Re: Why does reading from /dev/urandom deplete entropy so much?
[Posted December 12, 2007 by jake]
| From: |
| Alan Cox <alan-AT-lxorguk.ukuu.org.uk> |
| To: |
| "Ray Lee" <ray-AT-madrabbit.org> |
| Subject: |
| Re: Why does reading from /dev/urandom deplete entropy so much? |
| Date: |
| Tue, 4 Dec 2007 16:55:02 +0000 |
| Message-ID: |
| <20071204165502.0a8f695e@the-village.bc.nu> |
| Cc: |
| "Adrian Bunk" <bunk-AT-kernel.org>, "Matt Mackall" <mpm-AT-selenic.com>,
"Marc Haber" <mh+linux-kernel-AT-zugschlus.de>,
linux-kernel-AT-vger.kernel.org |
| Archive-link: |
| Article,
Thread
|
> cryptographically strong stream it'll provide when /dev/random is
> tapped?
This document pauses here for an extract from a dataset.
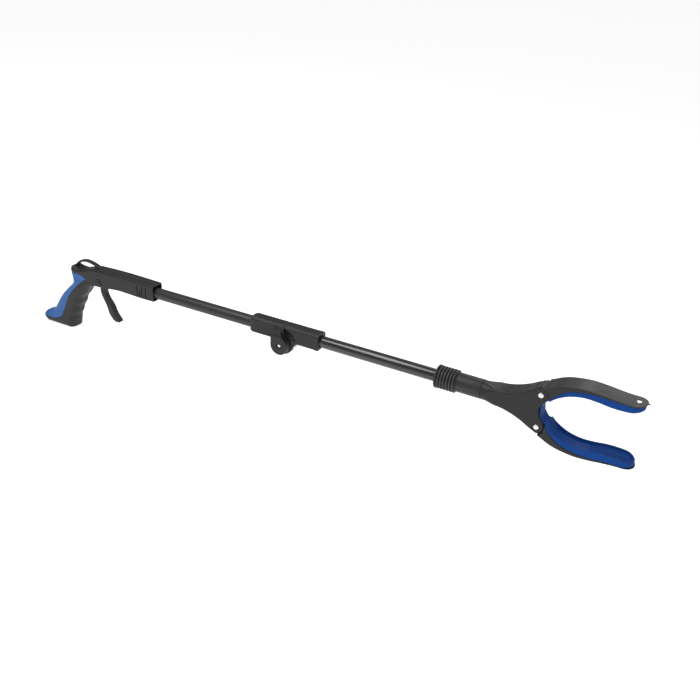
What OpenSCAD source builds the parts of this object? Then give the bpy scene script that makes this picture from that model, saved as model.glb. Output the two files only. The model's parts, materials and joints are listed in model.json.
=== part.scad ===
// Folding reacher grabber: pistol grip with a trigger, two tubes joined by a fold hinge,
// a swivelling head and two padded jaws. Millimetres, +Z up, +X towards the jaws.
// The origin is under the middle of the part, on the plane of the grip's base. Each piece is drawn
// from a station on the tube axis: the hinge seam, the handle's front face or the sleeve's rear face.

/* [Tubes] */
// Outside diameter of both tubes
tube_od = 16; // [15:0.5:16]
// Wall thickness of both tubes
tube_wall = 1; // [0.8:0.1:1.5]
// Bare length of the rear tube between the handle and the hinge
rear_tube_bare = 161; // [120:1:220]
// Bare length of the front tube between the hinge and the neck
front_tube_bare = 162; // [120:1:260]

/* [Hinge] */
// Length of each half of the fold hinge
hinge_half = 52; // [48:1:60]
// Half width of the hinge blocks
block_half_w = 9.5; // [9.25:0.25:10.5]
// Depth of the fold pivot below the tube axis
pivot_drop = 16; // [16:0.5:17]
// Radius of the round ears beside the fold pivot
ear_r = 12.5; // [11:0.5:13]

/* [Jaws] */
// Half width of the jaws
jaw_half_w = 14; // [12:0.5:15]
// Height of each jaw pivot from the tube axis
jaw_pivot_z = 21; // [21:0.1:21.2]
// Number of rings on the neck sleeve
ring_count = 7; // [5:1:7]

/* [Trigger] */
// Width of the trigger
trigger_w = 9; // [8:0.5:9.5]

/* [Hidden] */

$fn = 48;
big = 300;               // larger than any piece, for cutting tools
fit = 0.05;              // radial clearance of a pin or tube in its bore
gap = 0.2;               // clearance between faces that pass each other
tube_r = tube_od / 2;
bore_r = tube_r - tube_wall;
cable_r = 0.8;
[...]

In principle, this'd leave more entropy available for
> applications that really need it, especially on platforms that don't
> generate a lot of entropy in the first place (servers).
As reported about a month ago, the evidence is that the /dev/random
stream is not cryptographically strong. Collecting uuids generated from
the kernel uuid random generator from the random generator in the kernel
shows abnormal patterns of duplicates.